PS the one enclosure that has BETTER than sealed box tightness, FLAT bandwidth response and loud throughout the whole bass spectrum and can get almost as loud or sometimes louder than a ported box is a 1/4 wave transmission line enclosure. A box for a single 10 would be as big as a box for a ported 15 so space is the compromise along with Complexity of design, you need someone who really knows what they are doing with the right tools to measure specific sub TS parameters because it wont be the same as what the factory states on their list because every woofer has minute discrepancies on their parameters.
 
no. You get massive cancellation. Distorted waves, weird peaks or a lot of the times, negative bass. You always keep everything in the same spec'd box or else its no different than running multiple different sub brands or sub sizes in the same car... thats a recipe for disaster.

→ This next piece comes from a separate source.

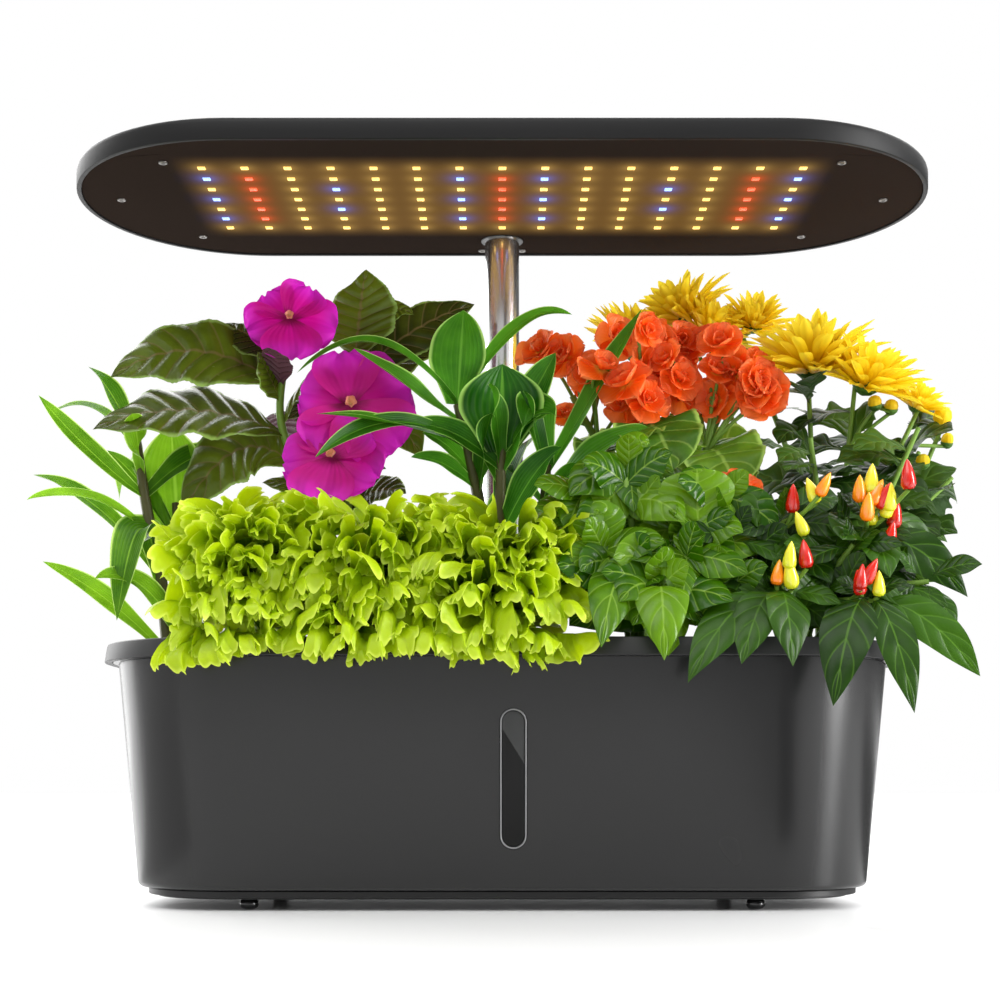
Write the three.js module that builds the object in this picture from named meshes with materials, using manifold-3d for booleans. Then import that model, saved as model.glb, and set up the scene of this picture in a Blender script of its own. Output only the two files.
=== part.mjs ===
// A countertop hydroponic garden: a water tank on four feet, a planting deck with ten pods and
// their plants, and a grow lamp on a telescopic pole. Millimetres, +Z up, front towards -Y.
// The origin is on the table, below the middle of the tank.

import * as THREE from "three";
import { mergeVertices } from "three/addons/utils/BufferGeometryUtils.js";
import Module from "manifold-3d";

const wasm = await Module();
wasm.setup();

// Values that several pieces share
const gap = 0.3; // clearance between pieces that touch or slide
const overrun = 1; // how far a cutting solid runs past a face
const weld = 0.0001; // points nearer than this are one point
const draft = 5; // lean of the tank wall, in degrees
const lean = Math.tan(THREE.MathUtils.degToRad(draft));

// Tank
const tank = {
  halfLength: 181,
  halfDepth: 80.5,
  cornerRadius: 60,
  cornerSteps: 6,
  height: 106.3,
  wall: 2.5,
  floor: 2.8,
  edge: 1.8,
  lipOut: 2.4,
  lipHeight: 2.2,
};
const plate = { thickness: 4, step: 1, inset: 2.9, stepInset: 4.5 };
const foot = { radius: 4.4, rise: 4.9, stemRadius: 2.2, stemHeight: 3, steps: 8 };
const footProfileShares = [[0, 0], [0.34, 0], [0.8, 0.18], [1, 0.52], [0.85, 1]];
const footPlaceShare = { x: 0.636, y: 0.683 };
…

Ported boxes can be tuned to be tight and musical while sealed boxes in the wrong car acoustics can sound like absolute one note wonder garbage. Its all on how you design the enclosure and how you make it fit with the vehicle's acoustics.

PS the one enclosure that has BETTER than sealed box tightness, FLAT bandwidth response and loud throughout the whole bass spectrum and can get almost as loud or sometimes louder than a ported box is a 1/4 wave transmission line enclosure. A box for a single 10 would be as big as a box for a ported 15 so space is the compromise along with Complexity of design, you need someone who really knows what they are doing with the right tools to measure specific sub TS parameters because it wont be the same as what the factory states on their list because every woofer has minute discrepancies on their parameters.
Thanks for the great explanation. That’s exactly what I was asking about.
 
no. You get massive cancellation. Distorted waves, weird peaks or a lot of the times, negative bass. You always keep everything in the same spec'd box or else its no different than running multiple different sub brands or sub sizes in the same car... thats a recipe for disaster.

Ported boxes can be tuned to be tight and musical while sealed boxes in the wrong car acoustics can sound like absolute one note wonder garbage. Its all on how you design the enclosure and how you make it fit with the vehicle's acoustics.

PS the one enclosure that has BETTER than sealed box tightness, FLAT bandwidth response and loud throughout the whole bass spectrum and can get almost as loud or sometimes louder than a ported box is a 1/4 wave transmission line enclosure. A box for a single 10 would be as big as a box for a ported 15 so space is the compromise along with Complexity of design, you need someone who really knows what they are doing with the right tools to measure specific sub TS parameters because it wont be the same as what the factory states on their list because every woofer has minute discrepancies on their parameters.

1/4 wave t-lines are easier mathematically than ported. it's super duper simple. i used to be intimidated / scared of t-lines. i did one for 8 blaupunkt 8's that was doing 145 or so
 
1/4 wave t-lines are easier mathematically than ported. it's super duper simple. i used to be intimidated / scared of t-lines. i did one for 8 blaupunkt 8's that was doing 145 or so


he was hitting something like 145 db with 8 $13 8's on like 1200 or 1500 watts.

for all around goodness, ported is usually the way to go. t-lines are power and compression/air load limited. Optimally you want a woofer that can free air, has a high xmax, high 20's to mid 30's Fs. There's several cheap subs that are designed to never bottom out, no matter what. Those are good for t-lines, that's why the blaupunkt 8's were so good there.
 
but t-lines are massive and the layout is limited by how long the port has to be. It's not like ported where the box can stay about the same size as you shrink the port. the whole port of a t-line has to be the exact length it needs to be. you can't really get around that unless you do a tapered t-line (inverse horn), but that's significantly more complicated; those are hard to model.